以往研究显示非编码RNA-MEG3在肿瘤中广泛缺失 。我们的早期研究发现：1)MEG3主要在前列腺基底细胞表达，在前列腺癌中表达明显下调且与恶性程度有关；2) MEG3对前列腺癌细胞和肿瘤生长有抑制作用；3)MEG3与EZH2直接结合调节其下游基因的表达。但是，MEG3表达下调是否与前列腺癌发生直接相关尚不明确。为了回答这一问题，本项目拟从以下三方面进行研究：1)建立前列腺MEG3特异敲除小鼠模型，观察小鼠在不同发育时期前列腺发育的异常以及是否有肿瘤形成或转移；2)利用蛋白质组学技术分析MEG3结合蛋白调控网络，鉴定新的MEG3特异结合蛋白；3) 利用转录组学技术分析MEG3与特异结合蛋白的RNA调控网络和重要靶基因；4)采用原位注射方法评价MEG3对前列腺癌的治疗效果。本课题将为阐明MEG3在其它肿瘤中缺失的原因提供新的视角，也为RNA治疗药物开发提供重要的研究基础。

The incidence of prostate cancer (PCa) in China is increasing significantly in recent years due to an aging male population. It is important to understand the molecular mechanisms underlying PCa etiology and progression. Long non-coding RNAs (lncRNAs) are important regulators of various physiological processes and have also been involved in cancer development. The lncRNA MEG3 has been shown to be downregulated in different tumor types; however, the biological significance of this downregulation in regulating cancer biology and tumor cell behavior remains, in general, unclear. Work from our lab has shown that 1) MEG3 is primarily expressed in prostate basal/stem cells and its expression is downregulated in PCa as well as in metastases; 2) Underexpression of MEG3 in PCa is associated with advanced clinical stage and poor patient overall survival; 3) In experimental settings, MEG3 overexpression suppressed PCa cell proliferation, colony and sphere formation, and Matrigel invasion in vitro; 4) In vivo, MEG3 overexpression suppressed tumor growth and the suppressive function was turned around by inhibiting MEG3 expression; 5) Mechanistically, MEG3 directly binds to EZH2, resulting in impaired expression of EZH2 downstream targets such as DAB2IP. However, whether and how MEG3 downregulation causally and directly contributes to PCa development and/or progression are unclear. My goal in this proposal is to address these KEY questions.

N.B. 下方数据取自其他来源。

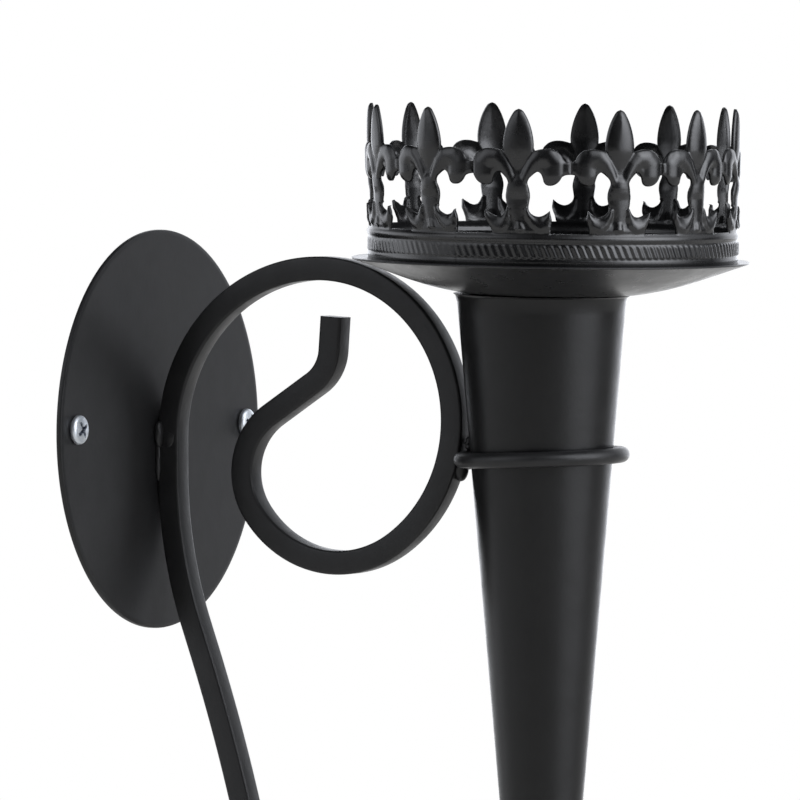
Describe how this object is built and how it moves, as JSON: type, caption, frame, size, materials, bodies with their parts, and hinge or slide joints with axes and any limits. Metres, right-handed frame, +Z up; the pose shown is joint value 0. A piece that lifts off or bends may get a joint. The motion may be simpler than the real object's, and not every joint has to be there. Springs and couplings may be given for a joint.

First of all, I’ll create the prostate-specific MEG3 knockout mouse model, deleting MEG3 gene in prostate basal or luminal cells, respectively. Then I’ll carefully monitor mouse behavior and organ development in different stages, including heart, brain, spleen, lung, kidney and as well as in urogenital system, including prostate, bladder, testis via HE staining and IHC staining; 2) I’ll analyze the network of MEG3 binding proteins, identify 3-5 prominent candidates by employing MEG3 RNA pull-down and proteomics technique, such as MS-SPEC and focus on one candidate X by using functional screening assay; 3) I’ll investigate RNA network targeted by MEG3-X and identify the most important genes by employing RNA-seq; 4) the therapeutic effects of MEG3 will be evaluated via systemic delivery. Accomplishment of the goals proposed herein will provide new perspectives in understanding the loss of MEG3 among other cancer types, and also lay a solid groundwork for developing RNA based novel therapeutics.